Mesoproterozoic Upwelling-Induced Spatial and Temporal Redox Heterogeneity of the Hongshuizhuang Formation, North China

The evolution of ocean chemistry during the Mesoproterozoic Era (1.6-1.0 Ga) is thought to influence the rate of eukaryote revolution. Changes in oxygen content and nutrients have been the subject of longstanding debate. Several kilometers thick of marine carbonates dominated the Early Mesoproterozoic Era (1.6-1.4 Ga) in the Yanliao Basin on the North China Craton but black shales were discovered in the Hongshuizhuang Formation exhibiting high TOC contents.

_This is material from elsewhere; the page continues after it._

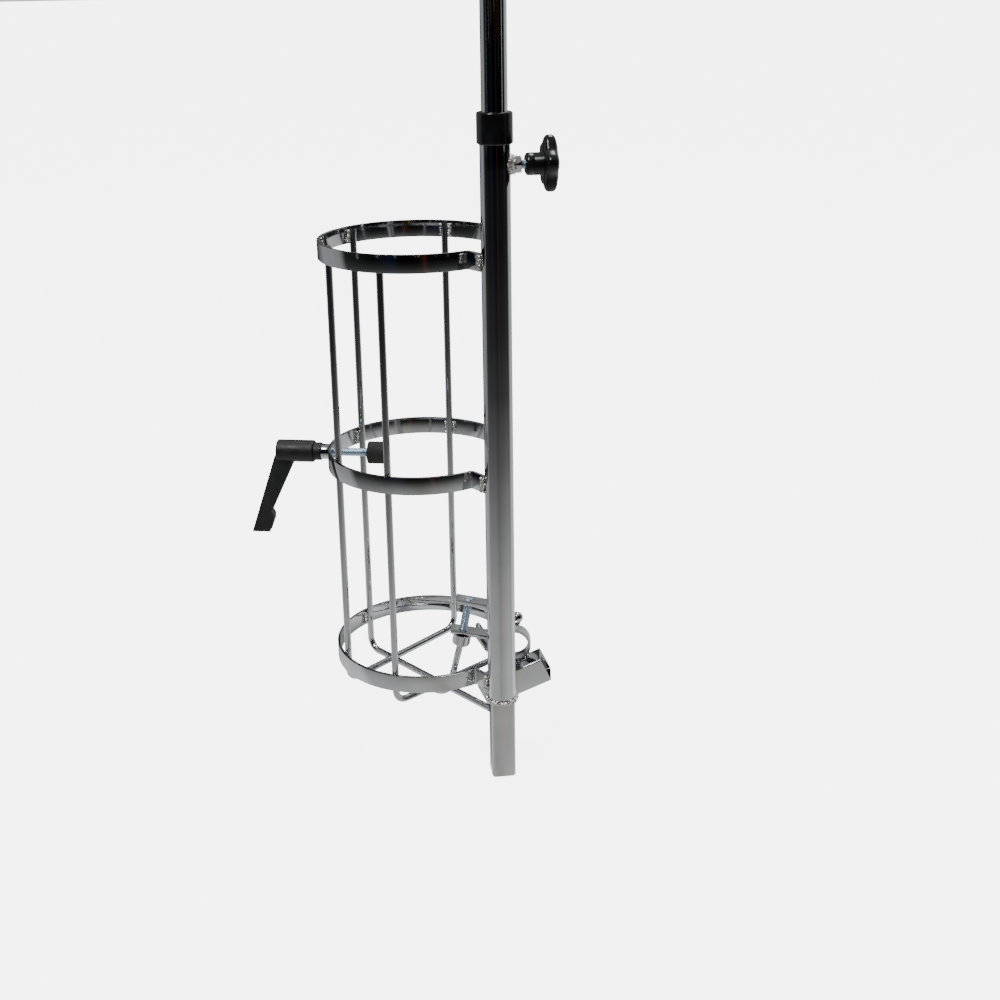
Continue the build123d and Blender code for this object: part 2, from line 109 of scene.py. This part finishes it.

This transition indicates a major upheaval in ocean chemistry, but the precise nature of this change remains unsolved. Here, we present high-resolution Fe speciation-trace element geochemical records from the YJ-2 well of the Yanliao Basin to reconstruct bottom-water redox conditions, integrating these results with previously published data from four sections representing a range of water depths (Jixian section, Qinghe section, JQ-1 well, CQ-1 well). Redox states of drillholes or sections at different locations show inconsistent redox dynamic evolution throughout the Hongshuizhuang Formation. Integrated productivity proxies (TOC, Cu/Al, and Ni/Al) and depositional system ((Mo/U)auth, Co×Mn and CoEF×MnEF, enrichment factors of trace metals) data reflect that productivity levels varied during deposition of the Hongshuizhuang Formation, with high productivity in the Lower-Middle Hongshuizhuang Formation fueled mainly by open-sea upwelling. Thus, stratified redox models with time were developed in consideration of both spatial redox heterogeneity and upwelling events. Furthermore, a nitrogen cycling process was proposed under a Fe(II), anoxic upwelling zone to show how the sedimentary environment affected the nitrogen isotope (δ15N) compositions from the Lower to Middle Hongshuizhuang Formation. In an upwelling system, the positive δ15N excursion is attributed to denitrification in ferruginous conditions during the Lower Hongshuizhuang Formation to the lower part of the Middle Hongshuizhuang Formation. The positive δ15N values are nearly constant in the upper part of the Middle Hongshuizhuang Formation. This condition implies that dissimilatory nitrate reduction to ammonium (DNRA) dominances NO3- reduction to NH4+ without 14N lost to the atmosphere in the euxinic condition.